----- Record excerpts -----

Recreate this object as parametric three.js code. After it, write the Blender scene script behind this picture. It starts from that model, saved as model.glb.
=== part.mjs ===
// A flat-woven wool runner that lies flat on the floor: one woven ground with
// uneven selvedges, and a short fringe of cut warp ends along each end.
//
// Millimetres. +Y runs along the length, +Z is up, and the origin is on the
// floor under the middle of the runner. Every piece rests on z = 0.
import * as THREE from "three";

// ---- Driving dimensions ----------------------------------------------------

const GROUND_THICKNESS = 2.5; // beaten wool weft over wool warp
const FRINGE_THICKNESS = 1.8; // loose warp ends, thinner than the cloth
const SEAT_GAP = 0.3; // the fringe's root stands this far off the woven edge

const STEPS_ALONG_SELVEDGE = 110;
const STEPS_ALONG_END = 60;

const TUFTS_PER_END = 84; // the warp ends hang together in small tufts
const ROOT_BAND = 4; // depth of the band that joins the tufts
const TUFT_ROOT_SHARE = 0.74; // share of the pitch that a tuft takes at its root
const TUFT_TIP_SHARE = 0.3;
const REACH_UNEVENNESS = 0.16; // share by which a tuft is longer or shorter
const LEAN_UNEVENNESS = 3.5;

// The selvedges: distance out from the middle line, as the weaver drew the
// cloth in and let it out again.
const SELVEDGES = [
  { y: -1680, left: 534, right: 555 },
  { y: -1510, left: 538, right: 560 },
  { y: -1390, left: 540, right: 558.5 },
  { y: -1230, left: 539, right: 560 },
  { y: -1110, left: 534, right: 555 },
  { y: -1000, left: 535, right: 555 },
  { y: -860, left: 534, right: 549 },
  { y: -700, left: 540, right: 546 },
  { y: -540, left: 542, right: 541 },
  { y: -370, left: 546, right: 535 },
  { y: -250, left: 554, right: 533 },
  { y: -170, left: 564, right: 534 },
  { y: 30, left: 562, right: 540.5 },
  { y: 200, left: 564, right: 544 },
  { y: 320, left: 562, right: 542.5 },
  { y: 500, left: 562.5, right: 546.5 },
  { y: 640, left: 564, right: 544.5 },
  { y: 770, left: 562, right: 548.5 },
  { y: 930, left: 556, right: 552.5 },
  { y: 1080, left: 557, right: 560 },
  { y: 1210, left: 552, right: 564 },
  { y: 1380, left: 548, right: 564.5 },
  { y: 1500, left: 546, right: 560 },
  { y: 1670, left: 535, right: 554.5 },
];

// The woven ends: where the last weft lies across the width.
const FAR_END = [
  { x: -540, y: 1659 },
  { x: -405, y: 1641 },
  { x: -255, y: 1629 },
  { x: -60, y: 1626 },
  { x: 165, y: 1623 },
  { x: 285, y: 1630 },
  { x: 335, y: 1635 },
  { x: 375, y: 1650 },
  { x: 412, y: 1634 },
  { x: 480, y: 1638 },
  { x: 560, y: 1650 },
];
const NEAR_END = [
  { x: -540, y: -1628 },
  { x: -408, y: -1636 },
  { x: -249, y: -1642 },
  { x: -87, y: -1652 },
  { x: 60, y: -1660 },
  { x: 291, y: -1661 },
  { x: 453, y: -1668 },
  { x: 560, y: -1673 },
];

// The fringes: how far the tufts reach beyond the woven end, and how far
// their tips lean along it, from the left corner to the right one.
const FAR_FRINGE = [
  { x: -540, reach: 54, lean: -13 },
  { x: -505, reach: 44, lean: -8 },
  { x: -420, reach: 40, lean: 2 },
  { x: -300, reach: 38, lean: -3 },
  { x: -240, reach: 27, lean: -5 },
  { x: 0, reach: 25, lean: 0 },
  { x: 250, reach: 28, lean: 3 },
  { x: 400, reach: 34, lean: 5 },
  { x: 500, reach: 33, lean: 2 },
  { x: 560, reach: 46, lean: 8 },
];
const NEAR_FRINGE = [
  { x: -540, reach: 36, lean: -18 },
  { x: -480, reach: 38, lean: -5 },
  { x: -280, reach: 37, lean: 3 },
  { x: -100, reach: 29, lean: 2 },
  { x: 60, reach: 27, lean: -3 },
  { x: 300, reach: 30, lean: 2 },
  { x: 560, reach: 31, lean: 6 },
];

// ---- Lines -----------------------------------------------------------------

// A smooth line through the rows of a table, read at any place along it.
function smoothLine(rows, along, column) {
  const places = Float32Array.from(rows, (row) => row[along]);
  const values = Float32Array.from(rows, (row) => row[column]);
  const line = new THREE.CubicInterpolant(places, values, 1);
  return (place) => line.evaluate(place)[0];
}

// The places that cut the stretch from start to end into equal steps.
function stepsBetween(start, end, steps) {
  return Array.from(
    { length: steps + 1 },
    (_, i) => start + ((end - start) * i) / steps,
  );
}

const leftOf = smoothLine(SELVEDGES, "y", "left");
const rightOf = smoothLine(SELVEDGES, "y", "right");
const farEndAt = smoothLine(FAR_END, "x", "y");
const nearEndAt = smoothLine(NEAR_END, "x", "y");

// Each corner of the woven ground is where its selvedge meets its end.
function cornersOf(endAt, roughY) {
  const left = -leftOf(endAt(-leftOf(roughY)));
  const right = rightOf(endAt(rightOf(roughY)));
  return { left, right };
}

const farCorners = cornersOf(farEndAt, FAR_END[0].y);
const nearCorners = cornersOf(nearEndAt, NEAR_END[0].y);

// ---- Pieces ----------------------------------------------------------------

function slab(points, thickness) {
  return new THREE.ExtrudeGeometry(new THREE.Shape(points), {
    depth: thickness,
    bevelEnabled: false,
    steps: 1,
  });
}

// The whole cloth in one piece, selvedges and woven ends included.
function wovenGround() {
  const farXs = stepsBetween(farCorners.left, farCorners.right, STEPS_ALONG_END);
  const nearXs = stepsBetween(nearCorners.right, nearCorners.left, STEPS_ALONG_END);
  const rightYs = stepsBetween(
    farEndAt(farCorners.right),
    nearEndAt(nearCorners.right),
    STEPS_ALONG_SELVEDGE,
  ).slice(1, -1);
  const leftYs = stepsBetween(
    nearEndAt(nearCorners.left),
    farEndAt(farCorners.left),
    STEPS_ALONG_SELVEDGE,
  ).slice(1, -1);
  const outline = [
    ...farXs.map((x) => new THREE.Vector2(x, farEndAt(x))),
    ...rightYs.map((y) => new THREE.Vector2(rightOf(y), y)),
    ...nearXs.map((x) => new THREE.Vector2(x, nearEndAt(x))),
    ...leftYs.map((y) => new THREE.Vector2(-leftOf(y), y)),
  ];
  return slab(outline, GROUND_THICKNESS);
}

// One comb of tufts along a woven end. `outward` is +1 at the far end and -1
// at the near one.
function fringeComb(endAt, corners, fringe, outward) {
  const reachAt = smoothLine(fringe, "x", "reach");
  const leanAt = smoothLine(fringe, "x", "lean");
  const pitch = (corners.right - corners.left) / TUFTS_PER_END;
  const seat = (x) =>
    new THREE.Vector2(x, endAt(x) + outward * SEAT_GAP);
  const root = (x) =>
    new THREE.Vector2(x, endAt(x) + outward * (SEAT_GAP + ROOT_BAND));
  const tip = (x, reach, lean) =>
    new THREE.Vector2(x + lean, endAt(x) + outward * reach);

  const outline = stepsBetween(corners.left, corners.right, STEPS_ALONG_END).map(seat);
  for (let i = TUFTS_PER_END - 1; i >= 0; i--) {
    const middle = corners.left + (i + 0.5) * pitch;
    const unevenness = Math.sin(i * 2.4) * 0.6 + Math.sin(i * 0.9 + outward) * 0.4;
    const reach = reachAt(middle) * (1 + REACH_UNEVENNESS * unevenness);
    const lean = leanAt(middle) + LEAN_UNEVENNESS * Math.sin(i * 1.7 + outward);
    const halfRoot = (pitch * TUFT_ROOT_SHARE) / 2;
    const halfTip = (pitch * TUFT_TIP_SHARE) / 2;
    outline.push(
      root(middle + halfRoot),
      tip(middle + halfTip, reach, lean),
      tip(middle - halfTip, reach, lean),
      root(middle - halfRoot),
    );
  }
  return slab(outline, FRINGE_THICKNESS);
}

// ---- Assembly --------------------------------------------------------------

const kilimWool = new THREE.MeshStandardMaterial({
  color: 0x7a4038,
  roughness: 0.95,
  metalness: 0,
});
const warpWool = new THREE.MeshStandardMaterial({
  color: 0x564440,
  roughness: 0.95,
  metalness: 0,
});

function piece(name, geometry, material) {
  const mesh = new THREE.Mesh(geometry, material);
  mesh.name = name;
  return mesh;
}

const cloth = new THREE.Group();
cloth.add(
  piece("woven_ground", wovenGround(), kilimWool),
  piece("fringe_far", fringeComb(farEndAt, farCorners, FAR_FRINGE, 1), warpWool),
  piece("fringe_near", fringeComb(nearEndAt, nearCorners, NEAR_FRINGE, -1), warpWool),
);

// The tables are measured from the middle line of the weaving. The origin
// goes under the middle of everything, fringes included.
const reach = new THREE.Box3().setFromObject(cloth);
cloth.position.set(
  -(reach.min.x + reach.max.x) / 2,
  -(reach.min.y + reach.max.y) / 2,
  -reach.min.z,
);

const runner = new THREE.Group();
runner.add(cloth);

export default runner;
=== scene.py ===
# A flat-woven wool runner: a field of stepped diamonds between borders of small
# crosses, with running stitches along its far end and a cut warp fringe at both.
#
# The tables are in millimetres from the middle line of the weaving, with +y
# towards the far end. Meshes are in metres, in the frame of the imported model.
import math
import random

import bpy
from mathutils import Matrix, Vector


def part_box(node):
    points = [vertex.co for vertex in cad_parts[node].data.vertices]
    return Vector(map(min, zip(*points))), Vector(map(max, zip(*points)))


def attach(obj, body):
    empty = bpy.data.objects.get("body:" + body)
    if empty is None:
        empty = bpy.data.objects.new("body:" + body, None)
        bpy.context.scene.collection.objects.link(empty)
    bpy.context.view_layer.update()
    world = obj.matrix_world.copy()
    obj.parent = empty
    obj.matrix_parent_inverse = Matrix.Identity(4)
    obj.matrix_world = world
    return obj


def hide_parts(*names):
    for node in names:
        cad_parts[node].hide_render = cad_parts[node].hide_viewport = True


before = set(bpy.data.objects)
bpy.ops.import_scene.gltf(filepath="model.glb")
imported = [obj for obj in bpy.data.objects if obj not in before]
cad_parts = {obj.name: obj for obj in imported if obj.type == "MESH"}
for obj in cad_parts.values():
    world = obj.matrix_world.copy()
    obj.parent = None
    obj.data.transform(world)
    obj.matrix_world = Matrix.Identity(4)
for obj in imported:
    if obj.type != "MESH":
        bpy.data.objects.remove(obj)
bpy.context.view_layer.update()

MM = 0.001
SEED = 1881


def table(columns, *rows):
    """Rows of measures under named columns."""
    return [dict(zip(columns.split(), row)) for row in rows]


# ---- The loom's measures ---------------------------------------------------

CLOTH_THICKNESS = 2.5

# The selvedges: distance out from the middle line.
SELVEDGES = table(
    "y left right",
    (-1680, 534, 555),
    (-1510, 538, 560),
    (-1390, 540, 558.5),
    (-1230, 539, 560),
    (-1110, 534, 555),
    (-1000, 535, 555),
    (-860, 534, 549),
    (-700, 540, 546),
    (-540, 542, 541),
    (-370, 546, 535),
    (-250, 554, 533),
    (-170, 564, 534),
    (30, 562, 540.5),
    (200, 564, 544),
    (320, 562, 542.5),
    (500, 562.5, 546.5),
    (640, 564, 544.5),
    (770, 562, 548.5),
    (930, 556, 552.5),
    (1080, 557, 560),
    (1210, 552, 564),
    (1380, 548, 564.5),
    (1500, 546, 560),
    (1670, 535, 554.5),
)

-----
----- Record excerpts -----

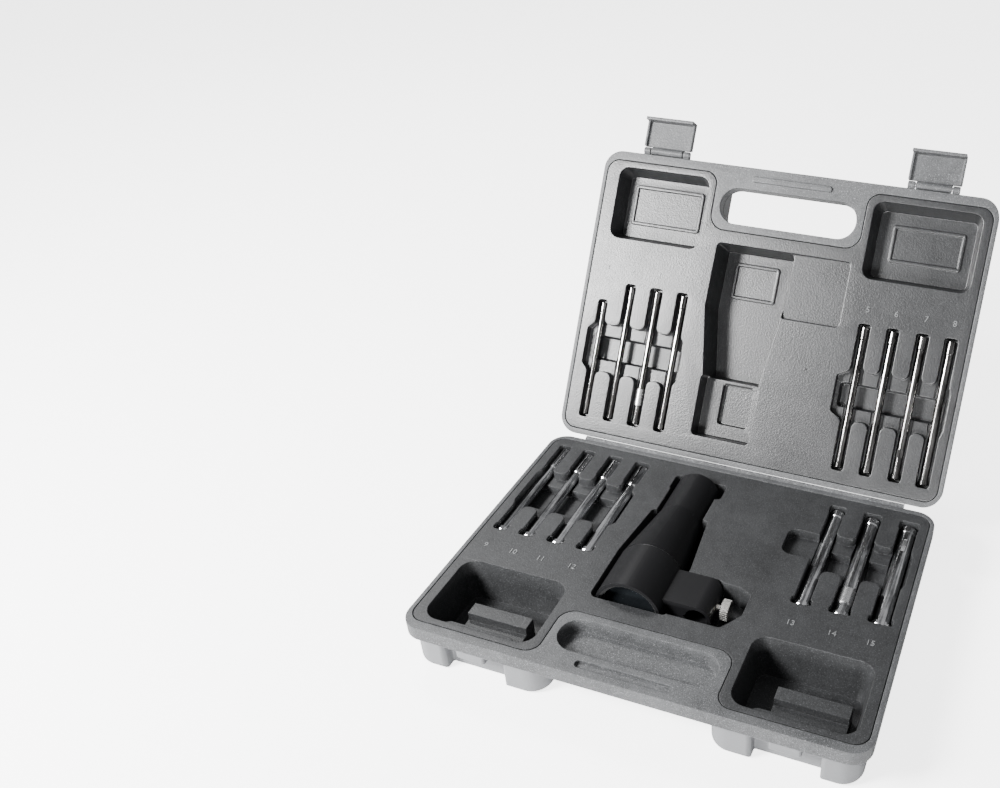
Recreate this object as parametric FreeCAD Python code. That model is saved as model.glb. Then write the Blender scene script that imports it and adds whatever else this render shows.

-----

Task goal: Extract exactly and only the span of lines that begins at the line containing "const kilimWool = new" and ends at the line containing "obj.parent = empty".

Result of the exercise:
const kilimWool = new THREE.MeshStandardMaterial({
  color: 0x7a4038,
  roughness: 0.95,
  metalness: 0,
});
const warpWool = new THREE.MeshStandardMaterial({
  color: 0x564440,
  roughness: 0.95,
  metalness: 0,
});

function piece(name, geometry, material) {
  const mesh = new THREE.Mesh(geometry, material);
  mesh.name = name;
  return mesh;
}

const cloth = new THREE.Group();
cloth.add(
  piece("woven_ground", wovenGround(), kilimWool),
  piece("fringe_far", fringeComb(farEndAt, farCorners, FAR_FRINGE, 1), warpWool),
  piece("fringe_near", fringeComb(nearEndAt, nearCorners, NEAR_FRINGE, -1), warpWool),
);

// The tables are measured from the middle line of the weaving. The origin
// goes under the middle of everything, fringes included.
const reach = new THREE.Box3().setFromObject(cloth);
cloth.position.set(
  -(reach.min.x + reach.max.x) / 2,
  -(reach.min.y + reach.max.y) / 2,
  -reach.min.z,
);

const runner = new THREE.Group();
runner.add(cloth);

export default runner;
=== scene.py ===
# A flat-woven wool runner: a field of stepped diamonds between borders of small
# crosses, with running stitches along its far end and a cut warp fringe at both.
#
# The tables are in millimetres from the middle line of the weaving, with +y
# towards the far end. Meshes are in metres, in the frame of the imported model.
import math
import random

import bpy
from mathutils import Matrix, Vector


def part_box(node):
    points = [vertex.co for vertex in cad_parts[node].data.vertices]
    return Vector(map(min, zip(*points))), Vector(map(max, zip(*points)))


def attach(obj, body):
    empty = bpy.data.objects.get("body:" + body)
    if empty is None:
        empty = bpy.data.objects.new("body:" + body, None)
        bpy.context.scene.collection.objects.link(empty)
    bpy.context.view_layer.update()
    world = obj.matrix_world.copy()
    obj.parent = empty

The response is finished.